Attenuation Time Series Generator with Markov Model of Fade and Interfade Durations

During the design of terrestrial or satellite linked high speed radio connections the statistics of path attenuation on the link plays an important role. The effects like different type of precipitation, the multipath propagation, interference or the scintillation cause short and long term attenuation. Synthetic attenuation time series can be used to model a radio link and calculate first and second order statistics to be taken into account in system design for several reasons like calculating the system outage or unavailability period, sharing the system resources, apply fade mitigation techniques, select the right coding scheme etc. Fade duration is one of the dynamic aspects of path attenuation that corresponds to the time length during which a fixed threshold is exceeded by path attenuation. To characterize the periods of time between two fades, the statistics of interfade duration can be used.

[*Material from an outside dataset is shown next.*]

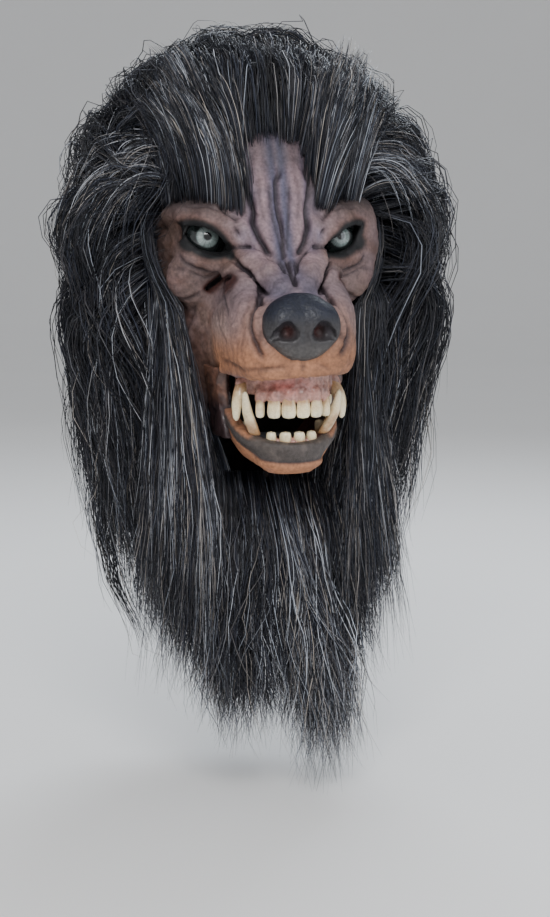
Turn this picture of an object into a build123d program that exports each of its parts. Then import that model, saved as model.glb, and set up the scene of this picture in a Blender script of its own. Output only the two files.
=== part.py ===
# Over-the-head latex wolf mask with a long-haired mane, moving jaw, fixed acrylic eyes and separate teeth.
# Millimetres. +Z is up, the face looks along -Y, and the wearer's left is +X.
# The origin is the flat underside of the crown pad, where the top of the wearer's head sits.
import os

from build123d import *

# Driving dimensions.
WALL = 4.0  # latex thickness of the face, hood and jaw
PAD = 8.0  # foam thickness inside the face and hood
SEAM_Y = 5.0  # ear line, where the face casting meets the hood casting
LIP_Z = -187.0  # lower edge of the upper lip
CHEEK_Z = -262.0  # lower edge of the cheeks beside the jaw
NECK_FRONT_Z = -277.0  # front edge of the hood's neck
NECK_Z = -302.0  # collar
SLOT_X, SLOT_Z = 48.0, -118.0  # vision slots
EYE_X, EYE_Z = 54.0, -86.0  # eyes
EYE_Y = -82.0  # where the eyes' axes cross the face
EYE_R = 16.4
EYE_TURN = 14.0  # each eye looks this many degrees outward of straight ahead
WINDOW_X = 88.5  # half width of the face left free of hair
HAIRLINE_Z = -26.0
BROW_Z = -62.0  # lower edge of the brow hair
BROW_X = 27.0  # half width of the bare strip between the brow hair
BROW_HAIR = 9.0  # thickness of the brow hair
GAP = 0.5  # glue line between the latex and the hair's backing

# Horizontal rings of the head: height, half width, half depth, centre's y.
HEAD_RINGS = [
    (15, 34, 42, 0),
    (0, 59, 72, 0),
    (-35, 79, 95, 0),
    (-85, 88, 105, 0),
    (-140, 85, 101, 0),
    (-195, 77, 88, 3),
    (-245, 69, 72, 8),
    (-302, 68, 68, 10),
]
# Upright rings of the muzzle: y, half width, half height, centre's height.
MUZZLE_RINGS = [
    (-70, 67, 64, -168),
    (-105, 59, 54, -170),
    (-135, 52, 48, -172),
    (-160, 46, 42, -172),
    (-178, 36, 33, -168),
]
# Horizontal rings of the jaw, from the chin up.
JAW_RINGS = [
    (-262, 27, 34, -118),
    (-252, 37, 44, -113),
    (-238, 42, 50, -108),
    (-218, 45, 53, -105),
    (-198, 47, 55, -103),
]
# Horizontal rings of the mane's outer surface.
MANE_RINGS = [
    (98, 50, 52, 22),
    (74, 104, 100, 20),
    (26, 144, 134, 16),
    (-40, 170, 154, 16),
    (-110, 184, 160, 16),
    (-185, 185, 158, 16),
    (-262, 168, 142, 18),
    (-340, 140, 114, 24),
    (-440, 96, 70, 34),
]
# Horizontal rings of the throat hair, from the neck down to its ragged end.
BIB_RINGS = [
    (-291, 78, 36, -76),
    (-340, 90, 42, -82),
    (-400, 84, 38, -84),
    (-470, 74, 28, -84),
    (-530, 52, 14, -84),
]
# Incisors from the middle outwards: x, y, width.
UPPER_INCISORS = [(5.5, -160.0, 10.2), (16.2, -157.5, 9.8), (25.4, -150.5, 7.2)]
LOWER_INCISORS = [(5.3, -148.5, 9.6), (15.6, -145.0, 9.2)]
MANE_FRONT_Y = -104.0
MANE_SPLIT_Y = 42.0  # side manes in front of it, back mane behind
BIG = 700.0


def stack(rings, less=0.0):
    """Solid lofted through horizontal ellipses, each smaller by less."""
    return loft([Pos(0, cy, z) * Ellipse(rx - less, ry - less) for z, rx, ry, cy in rings])


def along_y(rings, less=0.0, extra_front=0.0):
    """Solid lofted through upright ellipses along the muzzle."""
    sections = []
    for y, w, h, zc in rings:
        front = extra_front if y == rings[-1][0] else 0.0
        sections.append(Pos(0, y + front, zc) * Rot(90, 0, 0) * Ellipse(w - less, h - less))
    return loft(sections)


def block(x0, x1, y0, y1, z0, z1):
    """Box between two corners."""
    return Pos((x0 + x1) / 2, (y0 + y1) / 2, (z0 + z1) / 2) * Box(x1 - x0, y1 - y0, z1 - z0)


def above(z):
    return block(-BIG, BIG, -BIG, BIG, z, BIG)


def below(z):
    return block(-BIG, BIG, -BIG, BIG, -BIG, z)


def front_of(y):
    return block(-BIG, BIG, -BIG, y, -BIG, BIG)


def behind(y):
    return block(-BIG, BIG, y, BIG, -BIG, BIG)


def side_of(side, x):
    """Everything further out than x on one side, where side is 1 for the left and -1 for the right."""
    return block(x, BIG, -BIG, BIG, -BIG, BIG) if side > 0 else block(-BIG, -x, -BIG, BIG, -BIG, BIG)


def only(shape):
    """The largest solid of a shape, without boolean crumbs."""
    return max(shape.solids(), key=lambda s: s.volume)


def head_inner(less=0.0):
    """The head's hollow, made smaller by less, with its top under the latex."""
    rings = [(z - (WALL if z > 0 else 0), rx, ry, cy) for z, rx, ry, cy in HEAD_RINGS[:-1]]
    rings.append((NECK_Z - 10, *HEAD_RINGS[-1][1:]))
    return stack(rings, WALL + less)


def eye_axis(side):
    """Frame of an eye: its origin on the face and its +Z pointing out of the mask."""
    return Pos(side * EYE_X, EYE_Y, EYE_Z) * Rot(0, 0, side * EYE_TURN) * Rot(90, 0, 0)


def face_skin(head, hollow):
    """Front half of the head with the muzzle, hollow all through, open below for the jaw."""
    outer = head + along_y(MUZZLE_RINGS)
    inner = hollow + along_y([(y, w, h, z) for y, w, h, z in MUZZLE_RINGS], WALL, WALL)
    shell = (outer - inner) & front_of(SEAM_Y) & above(CHEEK_Z)
    shell -= block(-54, 54, -BIG, -28, -BIG, LIP_Z)
    for side in (1, -1):
        shell -= Pos(side * SLOT_X, -85, SLOT_Z) * Rot(90, 0, 0) * extrude(Ellipse(5, 7), 30, both=True)
        shell -= eye_axis(side) * extrude(Circle(18.6), 24, both=True)
    return only(shell)


def hood_skin(head, hollow):
    """Back half of the head and the whole neck down to the collar."""
    shell = head - hollow
    back = shell & behind(SEAM_Y)
    throat = shell & front_of(SEAM_Y) & below(NECK_FRONT_Z)
    return only(back + throat)


def jaw_skin():
    """Hollow trough of the lower jaw, its rim sloping up to the mouth's corners."""
    rim = Pos(0, -116, -222) * Rot(22, 0, 0) * Pos(0, 0, 60) * Box(200, 260, 120)
    inner = [(z + (WALL + 1 if z == JAW_RINGS[0][0] else 0), *rest) for z, *rest in JAW_RINGS]
    trough = stack(JAW_RINGS) - stack(inner[:-1] + [(-190, *JAW_RINGS[-1][1:])], WALL)
    return only((trough & front_of(-76)) - rim)


def nose_pad():
    """Blunt nose with two blind nostrils, glued to the muzzle's flat front."""
    nose = Pos(0, -174, -151) * scale(Sphere(1), by=(29, 18, 24))
    nose &= front_of(MUZZLE_RINGS[-1][0])
    for side in (1, -1):
        nose -= Pos(side * 13, -190, -155) * Rot(80, 0, -side * 18) * Cone(6.5, 4, 14)
    return only(nose)


def arch(rx, ry, cy, wall, z0, z1, back_y):
    """Horseshoe of gum."""
    ring = Pos(0, cy, z0) * (Ellipse(rx, ry) - Ellipse(rx - wall, ry - wall))
    return extrude(ring, z1 - z0) & front_of(back_y)


def peg(root, tip, width, depth, bend=0.0):
    """Tooth from its root to its tip, tapering, with its middle pushed sideways by bend."""
    root, tip = Vector(*root), Vector(*tip)
    along = tip - root
    out = Vector(root.X, root.Y + 118, 0)
    turn = Vector(0, -1, 0).get_signed_angle(out, Vector(0, 0, 1))
    sections = []
    for share, size in ((0.0, 1.0), (0.35, 0.98), (0.7, 0.72), (1.0, 0.16)):
        at = root + along * share + out.normalized() * (bend * 4 * share * (1 - share))
        sections.append(Pos(at) * Rot(0, 0, turn) * Ellipse(width / 2 * size, depth / 2 * size))
    return loft(sections)


def upper_teeth():
    """Teeth of the upper plate by name."""
    teeth = {}
    for side, word in ((1, "left"), (-1, "right")):
        for n, (x, y, width) in enumerate(UPPER_INCISORS, 1):
            root, tip = (side * x, y, -204), (side * x * 1.02, y - 1, -221)
            teeth[f"upper_incisor_{word}_{n}"] = peg(root, tip, width, 7.0)
        teeth[f"upper_canine_{word}"] = peg((side * 35, -133, -194), (side * 40, -139, -224), 10.5, 11, 2.0)
        teeth[f"upper_premolar_{word}"] = peg((side * 35, -117, -202), (side * 37, -117, -216), 8, 6)
    return teeth


def lower_teeth():
    """Teeth of the lower plate by name."""
    teeth = {}
    for side, word in ((1, "left"), (-1, "right")):
        for n, (x, y, width) in enumerate(LOWER_INCISORS, 1):
            root, tip = (side * x, y, -245), (side * x * 1.02, y - 1, -232.5)
            teeth[f"lower_incisor_{word}_{n}"] = peg(root, tip, width, 6.0)
        teeth[f"lower_canine_{word}"] = peg((side * 26.5, -138, -236), (side * 38, -150, -201), 9.5, 10, 2.0)
        teeth[f"lower_premolar_{word}"] = peg((side * 30, -113, -240), (side * 31, -113, -228), 8, 6)
    return teeth


def eye_dome(side):
    """Acrylic eye: a cap of a sphere on a flat back, with a raised cornea."""
    ball = Pos(0, 0, -9) * Sphere(EYE_R)
    cornea = Pos(0, 0, -1.6) * Sphere(9.6)
    return eye_axis(side) * only((ball + cornea) & above(-4))


def eye_cup(side):
    """Shallow cup that holds an eye from behind and is glued in its socket."""
    cup = Pos(0, 0, -8) * Cylinder(18.2, 8)
    return eye_axis(side) * only(cup - Pos(0, 0, -5) * Cylinder(16.6, 6))


def inner_foam(hollow, region):
    """Foam of even thickness lining the hollow inside a region."""
    return only((hollow - head_inner(PAD)) & region)


def web(side):
    """Thin stretch latex at a mouth corner, between the cheek and the jaw."""
    x0, x1 = sorted((side * 48.6, side * 53.6))
    return block(x0, x1, -112, -74, -236, LIP_Z - 0.4)


def latex_block():
    """Space that the head takes up under the hair, with the wearer's neck and shoulders below the collar."""
    rings = [(z + (GAP if z > 0 else 0), rx, ry, cy) for z, rx, ry, cy in HEAD_RINGS]
    z, rx, ry, cy = HEAD_RINGS[-1]
    neck = extrude(Pos(0, cy, z) * Ellipse(rx + GAP, ry + GAP), -140)
    return stack(rings, -GAP) + neck


def build():
    head, hollow = stack(HEAD_RINGS), head_inner()
    parts = {"face_skin": face_skin(head, hollow), "hood_skin": hood_skin(head, hollow)}
    parts["nose_pad"] = nose_pad()

    parts.update(upper_teeth())
    parts.update(lower_teeth())
    parts["jaw_skin"] = only(jaw_skin() - [parts["lower_canine_left"], parts["lower_canine_right"]])
    upper = arch(38, 47, -116, 11, -209, -182, -104)
    lower = arch(31.5, 40, -110, 9, -251, -238, -96)
    parts["upper_gum"] = only(upper - [s for n, s in parts.items() if n.startswith("upper_")])
    parts["lower_gum"] = only(lower - [s for n, s in parts.items() if n.startswith("lower_")])
    parts["tongue"] = Pos(0, -120, -245) * scale(Sphere(1), by=(19, 18, 7))
    parts["chin_cup"] = extrude(Pos(0, -90, -250) * Ellipse(17, 9), 10)

    for side, word in ((1, "left"), (-1, "right")):
        parts[f"eye_{word}"] = eye_dome(side)
        parts[f"eye_cup_{word}"] = eye_cup(side)
        parts[f"cheek_web_{word}"] = web(side)

    crown = block(-35, 35, -40, 40, 0, 30)
    parts["crown_pad"] = only(crown & hollow)
    parts["forehead_pad"] = inner_foam(hollow, block(-38, 38, -BIG, -40, -64, -22))
    parts["nape_pad"] = inner_foam(hollow, block(-36, 36, 40, BIG, -170, -110))
    for side, word in ((1, "left"), (-1, "right")):
        band = block(-BIG, BIG, -22, 38, -120, -70) & side_of(side, 20)
        parts[f"temple_pad_{word}"] = inner_foam(hollow, band)

    latex = latex_block()
    brow = (stack(HEAD_RINGS, -BROW_HAIR) - latex) & front_of(-30) & above(BROW_Z) & below(HAIRLINE_Z)
    window = block(-WINDOW_X, WINDOW_X, -BIG, -12, -291, HAIRLINE_Z)
    bib = stack(BIB_RINGS)
    mane = (stack(MANE_RINGS) - latex - window) & behind(MANE_FRONT_Y)
    parts["throat_mane"] = only(bib - latex)
    mane -= stack(BIB_RINGS, -GAP)
    parts["crown_mane"] = only(mane & above(HAIRLINE_Z))
    lower_mane = mane & below(HAIRLINE_Z)
    parts["back_mane"] = only(lower_mane & behind(MANE_SPLIT_Y))
    for side, word in ((1, "left"), (-1, "right")):
        parts[f"side_mane_{word}"] = only(lower_mane & front_of(MANE_SPLIT_Y) & side_of(side, 0))
        parts[f"brow_hair_{word}"] = only(brow & side_of(side, BROW_X) - side_of(side, WINDOW_X - GAP))
    return parts


os.makedirs("parts", exist_ok=True)
for name, shape in build().items():
    export_step(shape, f"parts/{name}.step")
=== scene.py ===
"""Looks of the over-the-head wolf mask: sculpted latex, teeth, eyes, foam and a long-haired mane.

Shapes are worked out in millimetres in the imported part's frame and turned into metres when a mesh is made.
The face looks along -Y and the wearer's left is +X. What is the same on both sides is given for the left one.
"""
import math

import bpy
import numpy as np
import openvdb
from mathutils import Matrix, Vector


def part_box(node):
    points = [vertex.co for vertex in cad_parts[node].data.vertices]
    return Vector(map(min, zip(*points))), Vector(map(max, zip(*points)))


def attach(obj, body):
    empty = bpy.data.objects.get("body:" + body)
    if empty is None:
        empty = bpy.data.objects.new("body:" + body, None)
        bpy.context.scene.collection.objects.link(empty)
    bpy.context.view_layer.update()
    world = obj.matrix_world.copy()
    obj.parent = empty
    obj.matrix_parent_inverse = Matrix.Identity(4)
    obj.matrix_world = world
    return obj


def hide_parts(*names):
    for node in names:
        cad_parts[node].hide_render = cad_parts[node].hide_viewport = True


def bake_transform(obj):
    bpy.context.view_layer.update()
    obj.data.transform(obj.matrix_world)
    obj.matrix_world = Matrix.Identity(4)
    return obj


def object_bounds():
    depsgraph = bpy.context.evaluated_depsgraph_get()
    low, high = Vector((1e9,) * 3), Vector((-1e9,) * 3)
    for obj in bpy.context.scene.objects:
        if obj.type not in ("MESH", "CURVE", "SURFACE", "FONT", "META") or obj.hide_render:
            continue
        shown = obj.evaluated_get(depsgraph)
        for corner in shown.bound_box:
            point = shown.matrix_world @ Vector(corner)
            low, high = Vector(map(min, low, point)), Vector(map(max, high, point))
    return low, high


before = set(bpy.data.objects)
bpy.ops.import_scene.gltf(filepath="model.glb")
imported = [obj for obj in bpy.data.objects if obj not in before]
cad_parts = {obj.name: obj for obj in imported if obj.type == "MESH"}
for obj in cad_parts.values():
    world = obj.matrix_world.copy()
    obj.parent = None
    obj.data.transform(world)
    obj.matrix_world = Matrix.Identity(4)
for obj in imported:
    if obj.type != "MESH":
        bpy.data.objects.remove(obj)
cad_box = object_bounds()
MM = 0.001
FULL_TURN = 2 * math.pi
SIDES = ((1, "left"), (-1, "right"))


# ---------------------------------------------------------------- numbers and noise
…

The attenuation time series model presented in this contribution based on a fade and interfade duration Markov model (Csurgai-Horvath and Bito, 2006). This model applies a Fritchman´s partitioned Markov chain (1967) to simulate the fade and interfade process. The model is applicable to calculate fade and interfade duration periods for any threshold thus it can be used to generate attenuation time series for any desired duration. In this contribution we apply an attenuation dependent Markov chain model to calculate fade and interfade durations for the different thresholds. The Markov chain is based on a partitioned 5-state Fritchman´s Markov model parameterized from a land mobile satellite measurement data on a highway moving vehicle with a speed of 60 km/h. The fading effects observed during this measurement are mainly caused by the multipath propagation.